Churches generally do seem to have the wrong attitude. I have a theory (for which I have no evidence whatsoever, so do shoot me down if necessary) that priests are encouraged to believe that they are leaders, that it is their vocation and duty to lead, that in their mission they will encounter lots of different people who will try to impose their own agendas, and that these must be resisted at all costs. Some believe in co-operation, but others will have no truck with democracy. The organist is only one of many potential thorns in the side, but probably the biggest one because a competent, trained musician will likely have opinions.

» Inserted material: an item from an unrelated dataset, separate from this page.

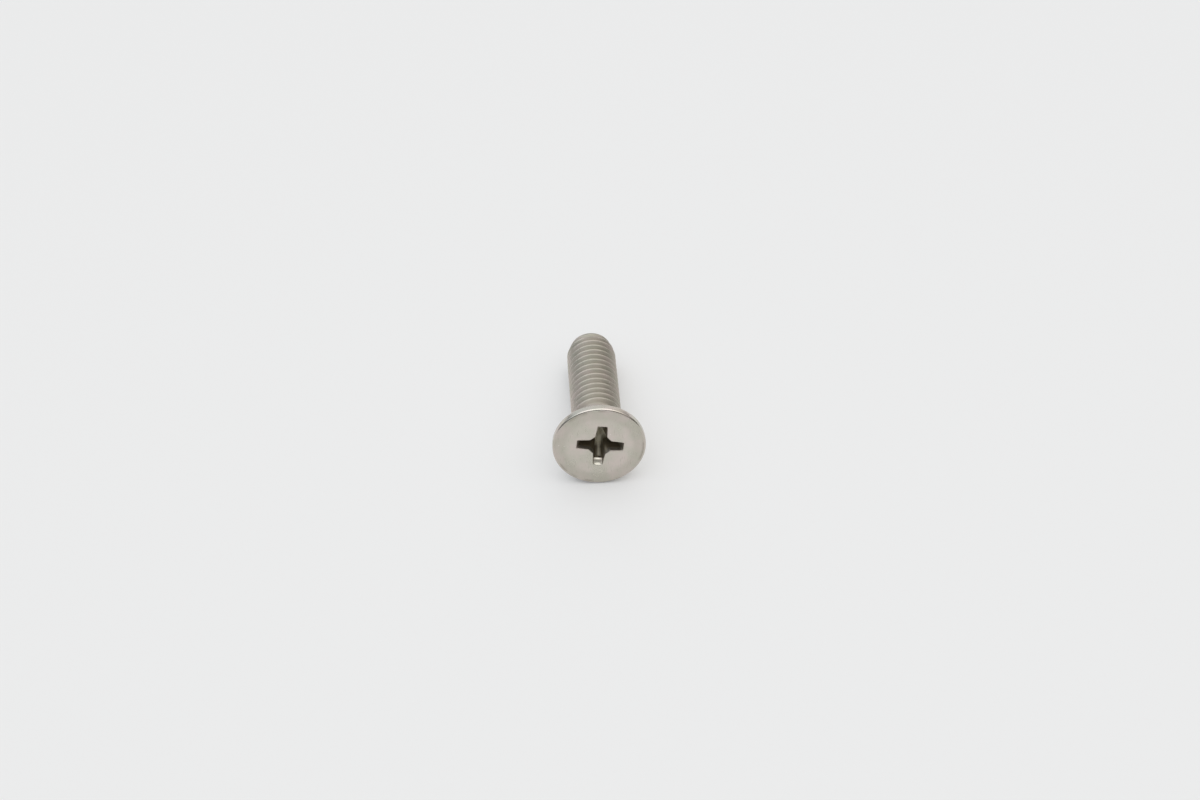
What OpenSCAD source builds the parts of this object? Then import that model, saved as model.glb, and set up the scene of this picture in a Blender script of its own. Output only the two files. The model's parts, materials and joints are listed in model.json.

There is the added problem that in some quarters, especially in the free churches, there is also a well-established established tradition that the organist is unpaid. The organist is expected to regard his/her position as a Christian mission. In such places the organist's position is really no higher than that of the flower arrangers or church cleaner - and this generally seems to be happily accepted by all and sundry. It is little wonder if such a low level of respect has spilled out into other areas of Christendom.

Maybe the problem is not so much a lack of appreciation as a lack of respect and understanding. Except in churches where music is taken seriously, all people really want is a human karaoke machine. There is little interest in, or demand for, anything deeper.

 

Over the years I have come to the conclusion that it is not really fair to blame the church for its philistine attitude to music. The fundamental problem is the scant regard paid by successive governments to classical music education. It has been consistently sidelined, either as too elitist, or as economically irrelevant. As with some other subjects the syllabus was been watered down to exclude any elements that those with lower IQs will find hard to engage with.* There was a time - long gone now - when the church shaped society. Nowadays it's the other way around.  In these days of dwindling congregations, the church can hardly be blamed for trying to give people what they want.  If the people were clamouring for high quality, classical church music, the church would be falling over itself to provide it.  That probably hasn't been the case since the Middle Ages, but in its currently, terminally weakened state the church is no longer in any position to resist.

* I was deeply disappointed a couple of days ago to read a claim that the ability to write four-part harmony is no longer required for A-level. I hope this is untrue.